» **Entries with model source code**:
■ ■ ■

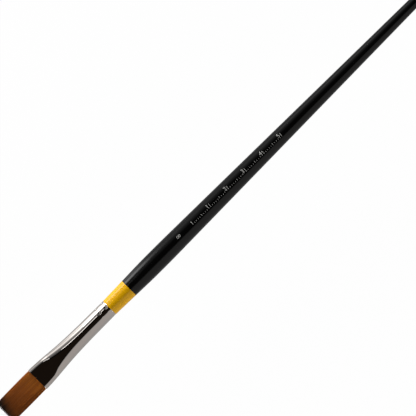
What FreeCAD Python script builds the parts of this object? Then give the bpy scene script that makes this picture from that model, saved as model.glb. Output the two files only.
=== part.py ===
"""Long-handled flat paint brush, as a parametric FreeCAD document.

The brush lies along X with its bristles towards -X and its broad faces towards +Z and -Z. Each piece is
drawn with the ferrule's mouth at x = 0 and the brush's axis at z = 0. PLACE_X and PLACE_Z then carry it to
the part's own frame, whose origin is under the middle of the brush, level with the lowest point of its belly.
Lengths are in millimetres.
"""

import FreeCAD
import Part
import Sketcher
import math
import os

# Driving sizes, one cell of the sheet each: name, value, what it is.
SIZES = [
    ("tuft_reach", 18.8, "free length of the filaments ahead of the ferrule's mouth"),
    ("tuft_swell_at", 6.5, "distance from the mouth to the thickest part of the tuft"),
    ("tuft_swell_thickness", 2.7, "thickness of the tuft there"),
    ("tuft_edge_width", 9.9, "width of the tuft along its square-cut end"),
    ("tuft_edge_thickness", 0.9, "thickness of the chisel edge at that end"),
    ("root_depth", 16.0, "length of filament held inside the ferrule"),
    ("plug_length", 4.0, "depth of the resin behind the filament butts"),
    ("flex_ahead", 0.7, "distance from the mouth to the line that the tuft bends about"),
    ("flex_clearance", 0.05, "running clearance between the bending tuft and its seat"),
    ("ferrule_length", 40.8, "length of the ferrule"),
    ("ferrule_wall", 0.2, "thickness of its wall"),
    ("mouth_width", 10.52, "outside width of the pressed mouth"),
    ("mouth_thickness", 3.0, "outside thickness of the pressed mouth"),
    ("lip_length", 5.0, "length of the nearly even pressed lip behind the mouth"),
    ("lip_press", 0.87, "how much of the mouth's flatness is left at the end of the lip"),
    ("funnel_press", 0.44, "the same, a third of the way from the lip to the round tube"),
    ("throat_press", 0.13, "the same, two thirds of the way"),
    ("round_from", 28.4, "distance from the mouth to where the tube is round"),
    ("round_diameter", 7.54, "outside diameter of the tube there"),
    ("crown_width", 1.0, "width of the strip that the broad face narrows to there"),
    ("collar_diameter", 7.32, "outside diameter of the tube at its handle end"),
    ("crimp_count", 8, "dents in each crimp ring"),
    ("crimp_radius", 2.4, "radius of the crimping punch's nose"),
    ("crimp_depth", 0.18, "depth of a crimp dent"),
    ("crimp_inset", 1.2, "distance from the ferrule's handle end to the first crimp ring"),
    ("crimp_spacing", 3.2, "distance between the two crimp rings"),
    ("tenon_length", 12.0, "length of the handle's tenon inside the ferrule"),
    ("glue_thickness", 0.08, "thickness of the glue round the tenon"),
    ("lacquer_thickness", 0.12, "thickness of the dipped lacquer"),
    ("band_length", 11.0, "length of the yellow band"),
    ("neck_diameter", 7.4, "diameter of the lacquered neck at the ferrule"),
    ("band_end_diameter", 8.0, "diameter of the lacquered neck where the black begins"),
    ("shoulder_length", 10.2, "distance from the yellow band to the belly"),
    ("belly_length", 11.2, "length of the even belly, where the brush is held"),
    ("belly_diameter", 8.66, "diameter of the lacquered belly"),
    ("taper_length", 208.0, "distance from the belly to the tail end"),
    ("tail_diameter", 2.6, "diameter of the lacquered tail before its rounded end"),
    ("tail_dome", 1.2, "depth of the tail's rounded end"),
]


def size_of(name):
    return "Sizes." + name


# Stations along the brush and places across it, as expressions on the sheet.
BAND_END = "(Sizes.ferrule_length + Sizes.band_length)"
BELLY_START = f"({BAND_END} + Sizes.shoulder_length)"
BELLY_END = f"({BELLY_START} + Sizes.belly_length)"
TAIL_END = f"({BELLY_END} + Sizes.taper_length)"
TAIL_ROUND_START = f"({TAIL_END} - Sizes.tail_dome)"
TENON_START = "(Sizes.ferrule_length - Sizes.tenon_length)"
PLACE_X = f"0.5 * (Sizes.tuft_reach - {TAIL_END})"
PLACE_Z = "0.5 * Sizes.belly_diameter"
BORE_MOUTH_THICKNESS = "(Sizes.mouth_thickness - 2 * Sizes.ferrule_wall)"
BORE_MOUTH_WIDTH = "(Sizes.mouth_width - 2 * Sizes.ferrule_wall)"
TUFT_ROOT_THICKNESS = f"({BORE_MOUTH_THICKNESS} - 2 * Sizes.flex_clearance)"
TUFT_ROOT_WIDTH = f"({BORE_MOUTH_WIDTH} - 2 * Sizes.flex_clearance)"
GLUE_INSET = "(Sizes.ferrule_wall + Sizes.glue_thickness)"
LACQUER = "Sizes.lacquer_thickness"
FIRST_CRIMP = "(Sizes.ferrule_length - Sizes.crimp_inset)"
SECOND_CRIMP = f"({FIRST_CRIMP} - Sizes.crimp_spacing)"
# How far round from the middle of the broad face the first dent of each ring lies.
CRIMP_TURN = "19 deg"


def tube_radius(station):
    """Outside radius of the ferrule's round, slightly conical tube at a station along the brush."""
    share = f"(Sizes.ferrule_length - {station}) / (Sizes.ferrule_length - Sizes.round_from)"
    return f"(0.5 * (Sizes.collar_diameter + (Sizes.round_diameter - Sizes.collar_diameter) * {share}))"


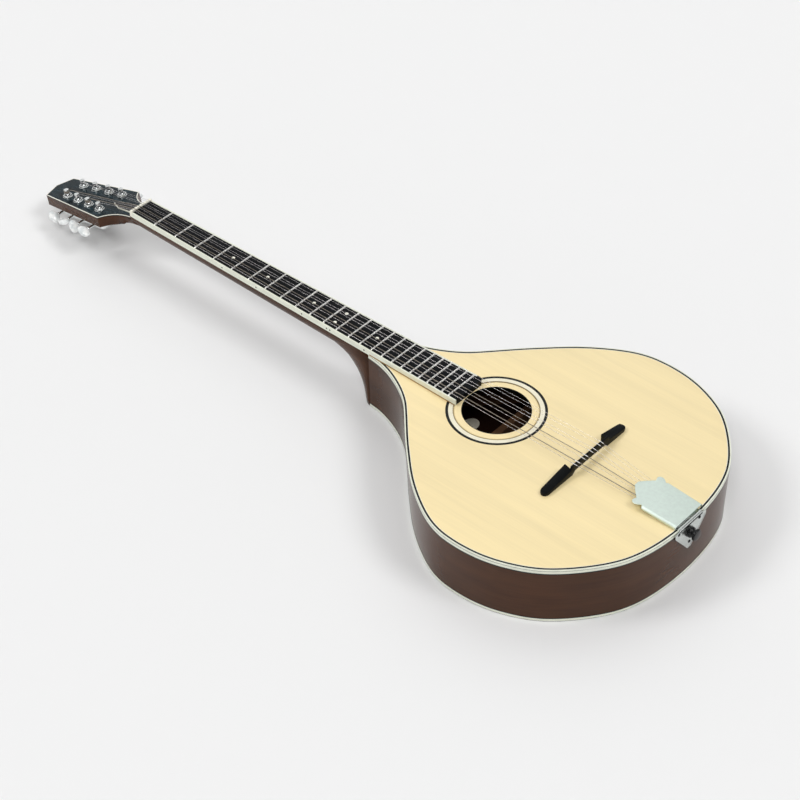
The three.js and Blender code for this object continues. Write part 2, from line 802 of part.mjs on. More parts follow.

■ ■ ■

» **Required work**: The word "parts" appears in how many lines of the data? Answer with only the number.

» **Worked solution**: 2